A U.S. postal inspector testified that he traced $2.5 million in investor money to two accounts controlled by one of the financier’s girlfriends, including money that had been moved from an account dubbed “Baby Mama Trust.” Stanford, who is going through a divorce, fathered children by several girlfriends, whom authorities called his “outside wives.”

Yesterday’s decision doesn’t guarantee that U.S. authorities will get the money, as liquidators appointed by an Antiguan court are also vying for much of it. Authorities say getting the money could take years because each request will have to pass through regulators in the countries where the accounts are based.

His attorneys portrayed Stanford as a visionary entrepreneur who made money for investors and conducted legitimate business deals. They accused the prosecution’s star witness, an ex-Stanford employee, of being behind the fraud.

Stanford did not testify in his own defense.
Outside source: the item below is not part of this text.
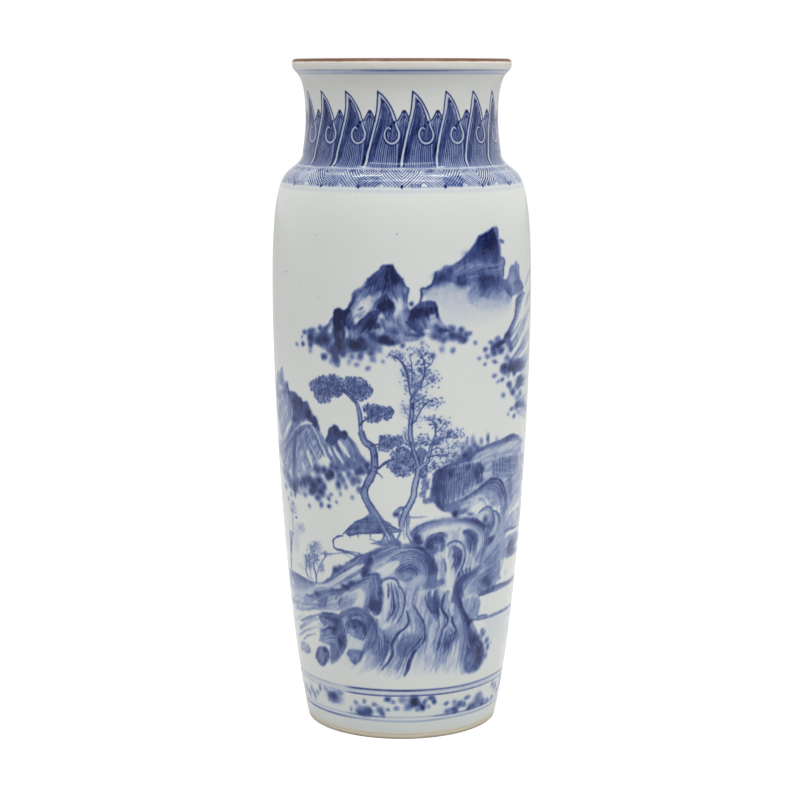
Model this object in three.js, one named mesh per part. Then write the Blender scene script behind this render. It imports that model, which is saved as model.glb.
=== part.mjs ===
// Sleeve vase in underglaze-blue porcelain: a tall tapered cylinder with a sloping shoulder,
// a short waisted neck and an everted lip. Millimetres, +Z up, origin at the middle of the foot.
//
// It is built as a potter builds it. The body is thrown in two sections and the neck in a third.
// They are luted together with slip, then glazed inside and out. The foot stays bare, and
// the mouth is dressed with iron brown.

import * as THREE from 'three';

// Driving dimensions
const height = 450;
const footRadius = 64.8;         // the ring that stands on the table
const footRingWidth = 8.5;
const glazeLine = 4;             // the bare foot ends and the glaze begins here
const baseRadius = 65.8;         // outside, at the glaze line
const bellyRadius = 87.5;
const bellyHeight = 290;
const shoulderRadius = 77.4;     // where the shoulder turns from convex to concave
const shoulderHeight = 375;
const neckFootRadius = 66.2;
const neckFootHeight = 390;
const waistRadius = 64.3;
const waistHeight = 411;
const lipRadius = 73.2;
const lipThickness = 5.2;
const lipRise = 3;               // the half-round top of the lip
const wall = 6;
const floorHeight = 14;          // top of the floor, inside
const baseRecess = 5;            // how deep the underside is cut back inside the foot ring
const glaze = 0.4;
const slip = 1.2;                // thickness of a luted joint
const hairline = 0.05;           // parts touching faces, so that no two pieces overlap
const bodySeam = 205;            // height of the luted joint in the body
const neckSeam = 384;            // height of the luted joint under the neck
const sides = 40;                // facets round every turned piece

const lipBase = height - lipRise;
const lipInside = lipRadius - lipThickness;
const skin = glaze + hairline;   // from a glazed surface down to the fired clay

// The glazed outside, from the glaze line up to the base of the lip's round top.
const outside = new THREE.Path()
  .moveTo(baseRadius, glazeLine)
  .bezierCurveTo(83, 89, bellyRadius, 240, bellyRadius, bellyHeight)
  .bezierCurveTo(bellyRadius, 325, 86.8, 365, shoulderRadius, shoulderHeight)
  .bezierCurveTo(72.8, 380, neckFootRadius, 381.6, neckFootRadius, neckFootHeight)
  .bezierCurveTo(65.2, 397, waistRadius, 404, waistRadius, waistHeight)
  .bezierCurveTo(waistRadius, 441.5, 70.6, 439.8, 72.6, 444)
  .bezierCurveTo(73, 445, lipRadius, 446, lipRadius, lipBase);

// The glazed inside, from the floor up to the same height.
const inside = new THREE.Path()
  .moveTo(baseRadius - wall - 9, floorHeight)
  .bezierCurveTo(56.5, floorHeight + 1, 60, 18, 62, 27)
  .bezierCurveTo(77, 100, bellyRadius - wall, 240, bellyRadius - wall, bellyHeight)
  .bezierCurveTo(bellyRadius - wall, 322, 81, 357, 73, 367.5)
  .bezierCurveTo(68, 374, neckFootRadius - wall, 376, neckFootRadius - wall, 388)
  .bezierCurveTo(59.4, 396, waistRadius - wall + 0.5, 404, waistRadius - wall + 0.5, waistHeight)
  .bezierCurveTo(waistRadius - wall + 0.5, 436, 65.5, 437, 67, 442)
  .bezierCurveTo(67.6, 444, lipInside, 445.5, lipInside, lipBase);

// Heights at which the profiles turn enough to need a facet edge, section by section.
const outsideHeights = {
  lower: [18, 36, 60, 90, 125, 165, bodySeam],
  upper: [bodySeam + slip, 250, 290, 320, 342, 357, 366, 372, 376, 380, neckSeam],
  neck: [neckSeam + slip, 388, 394, 411, 426, 435, 440, 444],
};
const insideHeights = {
  lower: [27, 60, 125, bodySeam],
  upper: [bodySeam + slip, 250, 290, 335, 350, 361, 367, 372, 378, neckSeam],
  neck: [neckSeam + slip, 396, 411, 428, 436, 440, 444],
};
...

Three other former Stanford executives are scheduled for trial in September. A former Antiguan financial regulator was indicted and awaits extradition to the U.S.

The financier’s trial was delayed after he was declared incompetent in January 2011 due to an anti-anxiety drug addiction he developed in jail. He underwent treatment and was declared fit for trial in December.

A U.S. Securities and Exchange Commission lawsuit that also accuses Stanford and his former executives of fraud is pending.